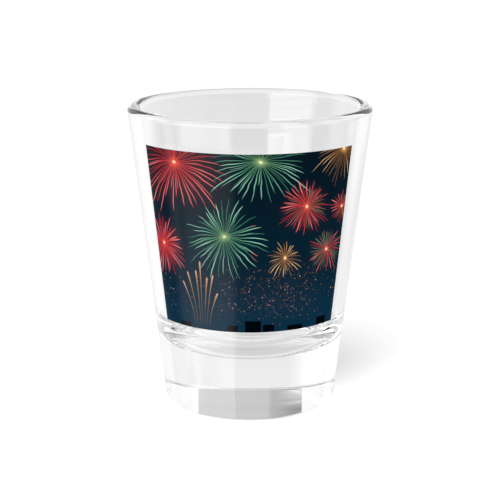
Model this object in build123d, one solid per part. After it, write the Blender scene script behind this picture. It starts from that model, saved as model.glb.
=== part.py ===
from build123d import *
import os

# A heavy-base shot glass with a picture panel printed on its outside wall.
# The origin is the centre of the flat underside, +Z runs up the axis to the
# rim, and the middle of the printed panel faces -Y. Millimetres throughout.

# Outside of the glass: a straight cone from the foot to the rim.
HEIGHT = 60.0
BASE_RADIUS = 17.30
RIM_RADIUS = 24.24
FOOT_FILLET = 0.5
RIM_OUTER_FILLET = 1.1

# Cavity: a steeper cone, turning through a wide fillet into a floor that
# rises gently to a flat crown in the middle.
FLOOR_HEIGHT = 12.5
CROWN_RADIUS = 3.5
CROWN_FILLET = 30.0
CORNER_HEIGHT = 9.5
CORNER_RADIUS = 16.65
CORNER_FILLET = 8.8
MOUTH_RADIUS = 21.50
RIM_INNER_FILLET = 1.2

# Printed panel: a white backing with the colour picture on top of it.
PANEL_BOTTOM = 18.95
PANEL_TOP = 54.05
PANEL_ARC = 110.0
INK_THICKNESS = 0.06


def outer_radius(z):
    """Radius of the glass's outside cone at height z."""
    return BASE_RADIUS + (RIM_RADIUS - BASE_RADIUS) * z / HEIGHT


def glass_body():
    """The one-piece moulded glass: solid floor, tapering wall, rounded rim."""
    section = FilletPolyline(
        (0, 0),
        (BASE_RADIUS, 0),
        (RIM_RADIUS, HEIGHT),
        (MOUTH_RADIUS, HEIGHT),
        (CORNER_RADIUS, CORNER_HEIGHT),
        (CROWN_RADIUS, FLOOR_HEIGHT),
        (0, FLOOR_HEIGHT),
        radius=(FOOT_FILLET, RIM_OUTER_FILLET, RIM_INNER_FILLET, CORNER_FILLET, CROWN_FILLET),
    )
    axis_edge = Line((0, FLOOR_HEIGHT), (0, 0))
    face = Plane.XZ * make_face([*section.edges(), axis_edge])
    return revolve(face, Axis.Z)


def ink_film(depth):
    """One ink film on the outside wall, its inner face at the given depth."""
    low = outer_radius(PANEL_BOTTOM) + depth
    high = outer_radius(PANEL_TOP) + depth
    outline = Polyline(
        (low, PANEL_BOTTOM),
        (low + INK_THICKNESS, PANEL_BOTTOM),
        (high + INK_THICKNESS, PANEL_TOP),
        (high, PANEL_TOP),
        close=True,
    )
    film = revolve(Plane.XZ * make_face(outline), Axis.Z, PANEL_ARC)
    return film.rotate(Axis.Z, -90 - PANEL_ARC / 2)


def white_ink_base():
    """Opaque white backing, printed straight on the glass."""
    return ink_film(0)


def colour_ink_layer():
    """The colour picture, printed on the white backing."""
    return ink_film(INK_THICKNESS)


os.makedirs("parts", exist_ok=True)
for make_node in (glass_body, white_ink_base, colour_ink_layer):
    export_step(make_node(), f"parts/{make_node.__name__}.step")
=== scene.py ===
"""A heavy-base shot glass with a printed fireworks panel, on a white studio floor."""

import math

import bpy
from mathutils import Euler, Matrix, Vector


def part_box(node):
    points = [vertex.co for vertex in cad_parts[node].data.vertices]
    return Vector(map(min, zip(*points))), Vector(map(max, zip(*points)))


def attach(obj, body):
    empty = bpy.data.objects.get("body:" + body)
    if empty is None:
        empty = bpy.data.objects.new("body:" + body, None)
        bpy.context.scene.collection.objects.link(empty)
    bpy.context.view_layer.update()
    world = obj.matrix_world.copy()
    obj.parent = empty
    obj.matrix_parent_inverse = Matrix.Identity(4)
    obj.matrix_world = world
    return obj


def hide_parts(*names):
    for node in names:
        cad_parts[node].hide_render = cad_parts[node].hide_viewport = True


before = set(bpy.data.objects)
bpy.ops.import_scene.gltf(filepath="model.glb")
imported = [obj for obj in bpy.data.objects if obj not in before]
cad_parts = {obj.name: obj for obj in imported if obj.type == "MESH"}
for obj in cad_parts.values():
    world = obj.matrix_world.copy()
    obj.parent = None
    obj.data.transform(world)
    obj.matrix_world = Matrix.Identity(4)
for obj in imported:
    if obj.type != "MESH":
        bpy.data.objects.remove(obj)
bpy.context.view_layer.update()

# ---------------------------------------------------------------- sizes
# The frame gives the height. The design is written in millimetres of the
# 60 mm tall glass, and MM turns them into metres.

foot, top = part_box("glass_body")
DESIGN_HEIGHT = 60.0
MM = (top.z - foot.z) / DESIGN_HEIGHT

BASE_RADIUS = 17.30
RIM_RADIUS = 24.24
MOUTH_RADIUS = 21.50
CORNER_RADIUS = 16.65
CORNER_HEIGHT = 9.5
CROWN_RADIUS = 3.5
FLOOR_HEIGHT = 12.5
FOOT_FILLET = 0.5
RIM_OUTER_FILLET = 1.1
RIM_INNER_FILLET = 1.2
CORNER_FILLET = 8.8
CROWN_FILLET = 30.0

PANEL_BOTTOM = 18.95
PANEL_TOP = 54.05
PANEL_HALF_ARC = 55.0
INK_THICKNESS = 0.06
# How far the backing reaches into the glass, so no air shows between them.
OPTICAL_CONTACT = 0.02
# How far the picture stands off the backing, so the two don't fight.
FILM_GAP = 0.002

LATHE_STEPS = 288
LONGEST_STEP = 2.5
GLASS_IOR = 1.5


def outer_radius(z):
    """Radius of the outside cone at height z, in millimetres."""
    return BASE_RADIUS + (RIM_RADIUS - BASE_RADIUS) * z / DESIGN_HEIGHT


# ---------------------------------------------------------------- node arithmetic


def srgb(red, green, blue):
    """A display colour, 0 to 255 a channel, as the linear colour nodes take."""
    def linear(value):
        value = value / 255
        if value <= 0.04045:
            return value / 12.92
        return ((value + 0.055) / 1.055) ** 2.4
    return (linear(red), linear(green), linear(blue), 1.0)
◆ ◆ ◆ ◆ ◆
### To be done
Using the listing above, reproduce each line without omission.

### Answer for the task
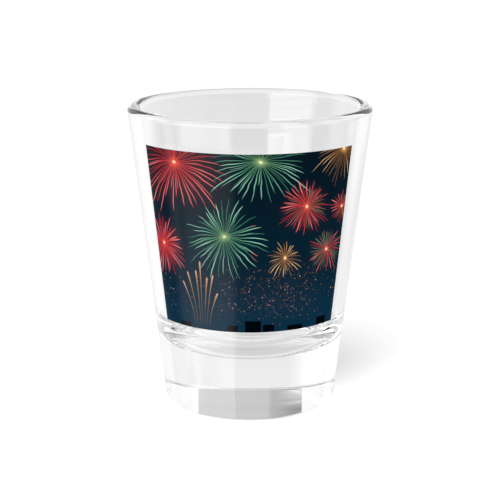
Model this object in build123d, one solid per part. After it, write the Blender scene script behind this picture. It starts from that model, saved as model.glb.
=== part.py ===
from build123d import *
import os

# A heavy-base shot glass with a picture panel printed on its outside wall.
# The origin is the centre of the flat underside, +Z runs up the axis to the
# rim, and the middle of the printed panel faces -Y. Millimetres throughout.

# Outside of the glass: a straight cone from the foot to the rim.
HEIGHT = 60.0
BASE_RADIUS = 17.30
RIM_RADIUS = 24.24
FOOT_FILLET = 0.5
RIM_OUTER_FILLET = 1.1

# Cavity: a steeper cone, turning through a wide fillet into a floor that
# rises gently to a flat crown in the middle.
FLOOR_HEIGHT = 12.5
CROWN_RADIUS = 3.5
CROWN_FILLET = 30.0
CORNER_HEIGHT = 9.5
CORNER_RADIUS = 16.65
CORNER_FILLET = 8.8
MOUTH_RADIUS = 21.50
RIM_INNER_FILLET = 1.2

# Printed panel: a white backing with the colour picture on top of it.
PANEL_BOTTOM = 18.95
PANEL_TOP = 54.05
PANEL_ARC = 110.0
INK_THICKNESS = 0.06


def outer_radius(z):
    """Radius of the glass's outside cone at height z."""
    return BASE_RADIUS + (RIM_RADIUS - BASE_RADIUS) * z / HEIGHT


def glass_body():
    """The one-piece moulded glass: solid floor, tapering wall, rounded rim."""
    section = FilletPolyline(
        (0, 0),
        (BASE_RADIUS, 0),
        (RIM_RADIUS, HEIGHT),
        (MOUTH_RADIUS, HEIGHT),
        (CORNER_RADIUS, CORNER_HEIGHT),
        (CROWN_RADIUS, FLOOR_HEIGHT),
        (0, FLOOR_HEIGHT),
        radius=(FOOT_FILLET, RIM_OUTER_FILLET, RIM_INNER_FILLET, CORNER_FILLET, CROWN_FILLET),
    )
    axis_edge = Line((0, FLOOR_HEIGHT), (0, 0))
    face = Plane.XZ * make_face([*section.edges(), axis_edge])
    return revolve(face, Axis.Z)


def ink_film(depth):
    """One ink film on the outside wall, its inner face at the given depth."""
    low = outer_radius(PANEL_BOTTOM) + depth
    high = outer_radius(PANEL_TOP) + depth
    outline = Polyline(
        (low, PANEL_BOTTOM),
        (low + INK_THICKNESS, PANEL_BOTTOM),
        (high + INK_THICKNESS, PANEL_TOP),
        (high, PANEL_TOP),
        close=True,
    )
    film = revolve(Plane.XZ * make_face(outline), Axis.Z, PANEL_ARC)
    return film.rotate(Axis.Z, -90 - PANEL_ARC / 2)


def white_ink_base():
    """Opaque white backing, printed straight on the glass."""
    return ink_film(0)


def colour_ink_layer():
    """The colour picture, printed on the white backing."""
    return ink_film(INK_THICKNESS)


os.makedirs("parts", exist_ok=True)
for make_node in (glass_body, white_ink_base, colour_ink_layer):
    export_step(make_node(), f"parts/{make_node.__name__}.step")
=== scene.py ===
"""A heavy-base shot glass with a printed fireworks panel, on a white studio floor."""

import math

import bpy
from mathutils import Euler, Matrix, Vector


def part_box(node):
    points = [vertex.co for vertex in cad_parts[node].data.vertices]
    return Vector(map(min, zip(*points))), Vector(map(max, zip(*points)))


def attach(obj, body):
    empty = bpy.data.objects.get("body:" + body)
    if empty is None:
        empty = bpy.data.objects.new("body:" + body, None)
        bpy.context.scene.collection.objects.link(empty)
    bpy.context.view_layer.update()
    world = obj.matrix_world.copy()
    obj.parent = empty
    obj.matrix_parent_inverse = Matrix.Identity(4)
    obj.matrix_world = world
    return obj


def hide_parts(*names):
    for node in names:
        cad_parts[node].hide_render = cad_parts[node].hide_viewport = True


before = set(bpy.data.objects)
bpy.ops.import_scene.gltf(filepath="model.glb")
imported = [obj for obj in bpy.data.objects if obj not in before]
cad_parts = {obj.name: obj for obj in imported if obj.type == "MESH"}
for obj in cad_parts.values():
    world = obj.matrix_world.copy()
    obj.parent = None
    obj.data.transform(world)
    obj.matrix_world = Matrix.Identity(4)
for obj in imported:
    if obj.type != "MESH":
        bpy.data.objects.remove(obj)
bpy.context.view_layer.update()

# ---------------------------------------------------------------- sizes
# The frame gives the height. The design is written in millimetres of the
# 60 mm tall glass, and MM turns them into metres.

foot, top = part_box("glass_body")
DESIGN_HEIGHT = 60.0
MM = (top.z - foot.z) / DESIGN_HEIGHT

BASE_RADIUS = 17.30
RIM_RADIUS = 24.24
MOUTH_RADIUS = 21.50
CORNER_RADIUS = 16.65
CORNER_HEIGHT = 9.5
CROWN_RADIUS = 3.5
FLOOR_HEIGHT = 12.5
FOOT_FILLET = 0.5
RIM_OUTER_FILLET = 1.1
RIM_INNER_FILLET = 1.2
CORNER_FILLET = 8.8
CROWN_FILLET = 30.0

PANEL_BOTTOM = 18.95
PANEL_TOP = 54.05
PANEL_HALF_ARC = 55.0
INK_THICKNESS = 0.06
# How far the backing reaches into the glass, so no air shows between them.
OPTICAL_CONTACT = 0.02
# How far the picture stands off the backing, so the two don't fight.
FILM_GAP = 0.002

LATHE_STEPS = 288
LONGEST_STEP = 2.5
GLASS_IOR = 1.5


def outer_radius(z):
    """Radius of the outside cone at height z, in millimetres."""
    return BASE_RADIUS + (RIM_RADIUS - BASE_RADIUS) * z / DESIGN_HEIGHT


# ---------------------------------------------------------------- node arithmetic


def srgb(red, green, blue):
    """A display colour, 0 to 255 a channel, as the linear colour nodes take."""
    def linear(value):
        value = value / 255
        if value <= 0.04045:
            return value / 12.92
        return ((value + 0.055) / 1.055) ** 2.4
    return (linear(red), linear(green), linear(blue), 1.0)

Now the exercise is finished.